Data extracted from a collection
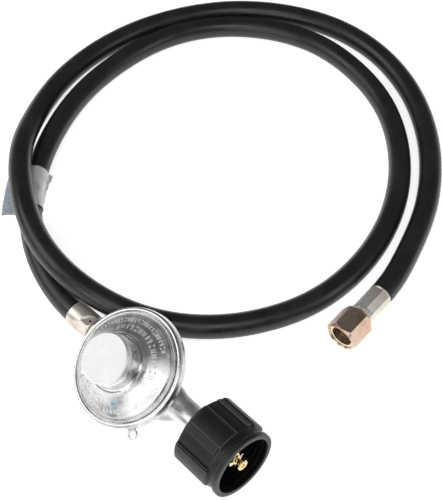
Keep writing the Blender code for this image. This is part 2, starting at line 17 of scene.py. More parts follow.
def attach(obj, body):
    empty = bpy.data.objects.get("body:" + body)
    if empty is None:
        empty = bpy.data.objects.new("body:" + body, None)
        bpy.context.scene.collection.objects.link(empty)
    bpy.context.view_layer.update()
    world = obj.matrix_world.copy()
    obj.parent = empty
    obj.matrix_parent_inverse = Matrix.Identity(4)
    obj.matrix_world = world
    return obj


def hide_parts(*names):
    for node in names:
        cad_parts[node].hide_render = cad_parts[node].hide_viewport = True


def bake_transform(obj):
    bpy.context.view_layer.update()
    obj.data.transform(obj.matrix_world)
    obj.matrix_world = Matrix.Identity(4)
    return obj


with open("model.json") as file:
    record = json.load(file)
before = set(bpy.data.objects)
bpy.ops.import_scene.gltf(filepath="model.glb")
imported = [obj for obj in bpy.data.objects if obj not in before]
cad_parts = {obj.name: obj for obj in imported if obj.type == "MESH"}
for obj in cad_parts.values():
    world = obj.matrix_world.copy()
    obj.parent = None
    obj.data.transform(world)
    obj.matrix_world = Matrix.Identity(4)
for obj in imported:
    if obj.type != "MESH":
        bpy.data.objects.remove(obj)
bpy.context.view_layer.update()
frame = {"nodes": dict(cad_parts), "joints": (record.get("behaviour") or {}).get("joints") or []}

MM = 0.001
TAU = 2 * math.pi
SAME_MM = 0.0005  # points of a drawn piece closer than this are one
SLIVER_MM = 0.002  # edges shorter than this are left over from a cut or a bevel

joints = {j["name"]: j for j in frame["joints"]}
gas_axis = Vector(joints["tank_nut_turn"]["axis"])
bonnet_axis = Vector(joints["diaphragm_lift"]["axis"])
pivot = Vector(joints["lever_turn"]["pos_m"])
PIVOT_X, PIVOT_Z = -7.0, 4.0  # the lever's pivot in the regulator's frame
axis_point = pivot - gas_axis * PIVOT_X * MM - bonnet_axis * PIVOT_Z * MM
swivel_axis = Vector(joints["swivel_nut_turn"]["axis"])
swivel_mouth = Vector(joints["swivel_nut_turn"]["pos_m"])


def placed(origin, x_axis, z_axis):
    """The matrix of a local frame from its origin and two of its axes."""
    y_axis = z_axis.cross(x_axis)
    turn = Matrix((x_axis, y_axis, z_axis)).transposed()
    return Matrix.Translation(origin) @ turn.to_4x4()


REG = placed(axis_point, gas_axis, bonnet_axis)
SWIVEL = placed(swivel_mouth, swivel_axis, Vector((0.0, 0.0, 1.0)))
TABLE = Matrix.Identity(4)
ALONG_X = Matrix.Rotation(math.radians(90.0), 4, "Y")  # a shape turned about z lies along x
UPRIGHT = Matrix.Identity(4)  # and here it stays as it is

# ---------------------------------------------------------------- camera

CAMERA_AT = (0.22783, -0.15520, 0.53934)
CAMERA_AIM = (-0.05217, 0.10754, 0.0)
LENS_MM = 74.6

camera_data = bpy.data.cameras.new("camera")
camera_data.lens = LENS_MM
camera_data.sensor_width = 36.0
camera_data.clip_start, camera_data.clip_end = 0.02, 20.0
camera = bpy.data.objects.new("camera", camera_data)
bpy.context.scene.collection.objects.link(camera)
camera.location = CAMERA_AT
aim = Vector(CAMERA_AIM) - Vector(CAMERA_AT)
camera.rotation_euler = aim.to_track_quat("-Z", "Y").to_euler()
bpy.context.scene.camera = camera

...

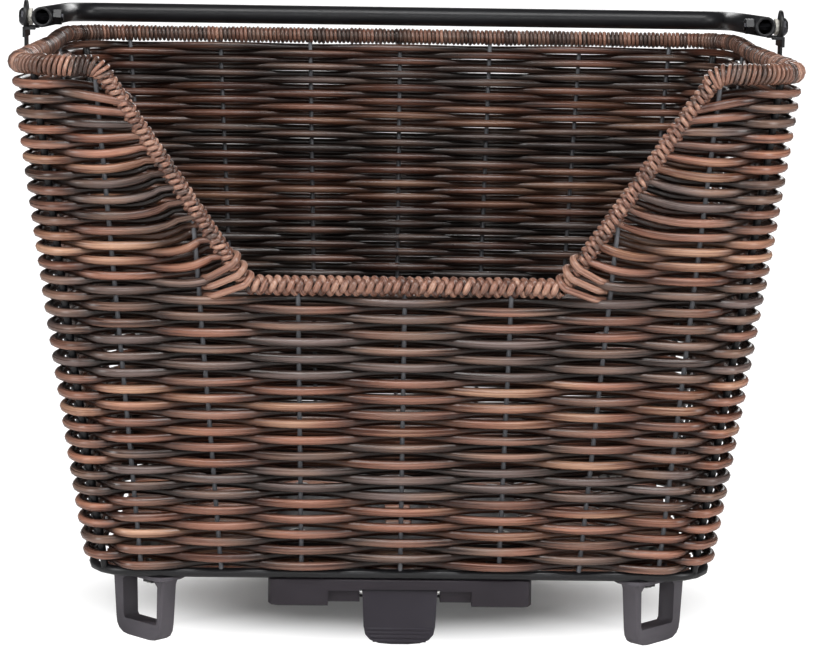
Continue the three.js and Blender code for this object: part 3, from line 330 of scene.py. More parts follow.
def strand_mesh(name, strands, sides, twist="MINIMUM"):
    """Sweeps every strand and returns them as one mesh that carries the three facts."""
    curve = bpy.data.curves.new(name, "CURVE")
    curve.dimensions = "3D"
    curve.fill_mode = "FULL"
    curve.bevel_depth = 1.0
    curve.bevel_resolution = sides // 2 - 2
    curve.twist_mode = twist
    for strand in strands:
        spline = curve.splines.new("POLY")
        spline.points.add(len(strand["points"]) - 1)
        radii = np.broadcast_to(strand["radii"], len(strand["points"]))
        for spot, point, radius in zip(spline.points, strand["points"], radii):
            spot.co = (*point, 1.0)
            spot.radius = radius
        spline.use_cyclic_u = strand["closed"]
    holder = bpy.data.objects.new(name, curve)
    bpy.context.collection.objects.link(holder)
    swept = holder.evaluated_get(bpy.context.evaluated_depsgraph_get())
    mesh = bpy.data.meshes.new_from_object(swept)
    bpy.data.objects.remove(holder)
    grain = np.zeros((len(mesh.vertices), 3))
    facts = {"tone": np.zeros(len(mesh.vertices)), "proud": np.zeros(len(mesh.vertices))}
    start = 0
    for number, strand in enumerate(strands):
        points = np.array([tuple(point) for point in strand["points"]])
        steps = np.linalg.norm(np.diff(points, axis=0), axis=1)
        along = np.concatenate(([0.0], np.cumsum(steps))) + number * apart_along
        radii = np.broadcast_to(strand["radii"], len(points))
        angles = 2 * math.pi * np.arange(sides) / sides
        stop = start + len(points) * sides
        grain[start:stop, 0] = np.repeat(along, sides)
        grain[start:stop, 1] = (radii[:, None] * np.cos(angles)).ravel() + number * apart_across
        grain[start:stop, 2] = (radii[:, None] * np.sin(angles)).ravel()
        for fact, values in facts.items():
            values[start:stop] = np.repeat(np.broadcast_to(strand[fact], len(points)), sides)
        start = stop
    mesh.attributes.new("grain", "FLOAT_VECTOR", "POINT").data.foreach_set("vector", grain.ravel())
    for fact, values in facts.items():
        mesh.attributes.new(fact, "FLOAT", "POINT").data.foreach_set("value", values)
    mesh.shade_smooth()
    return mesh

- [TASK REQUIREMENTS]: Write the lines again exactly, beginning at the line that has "Keep writing the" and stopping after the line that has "SLIVER_MM = 0.002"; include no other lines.

- [REPLY TO THE EXERCISE]:
Keep writing the Blender code for this image. This is part 2, starting at line 17 of scene.py. More parts follow.
def attach(obj, body):
    empty = bpy.data.objects.get("body:" + body)
    if empty is None:
        empty = bpy.data.objects.new("body:" + body, None)
        bpy.context.scene.collection.objects.link(empty)
    bpy.context.view_layer.update()
    world = obj.matrix_world.copy()
    obj.parent = empty
    obj.matrix_parent_inverse = Matrix.Identity(4)
    obj.matrix_world = world
    return obj


def hide_parts(*names):
    for node in names:
        cad_parts[node].hide_render = cad_parts[node].hide_viewport = True


def bake_transform(obj):
    bpy.context.view_layer.update()
    obj.data.transform(obj.matrix_world)
    obj.matrix_world = Matrix.Identity(4)
    return obj


with open("model.json") as file:
    record = json.load(file)
before = set(bpy.data.objects)
bpy.ops.import_scene.gltf(filepath="model.glb")
imported = [obj for obj in bpy.data.objects if obj not in before]
cad_parts = {obj.name: obj for obj in imported if obj.type == "MESH"}
for obj in cad_parts.values():
    world = obj.matrix_world.copy()
    obj.parent = None
    obj.data.transform(world)
    obj.matrix_world = Matrix.Identity(4)
for obj in imported:
    if obj.type != "MESH":
        bpy.data.objects.remove(obj)
bpy.context.view_layer.update()
frame = {"nodes": dict(cad_parts), "joints": (record.get("behaviour") or {}).get("joints") or []}

MM = 0.001
TAU = 2 * math.pi
SAME_MM = 0.0005  # points of a drawn piece closer than this are one
SLIVER_MM = 0.002  # edges shorter than this are left over from a cut or a bevel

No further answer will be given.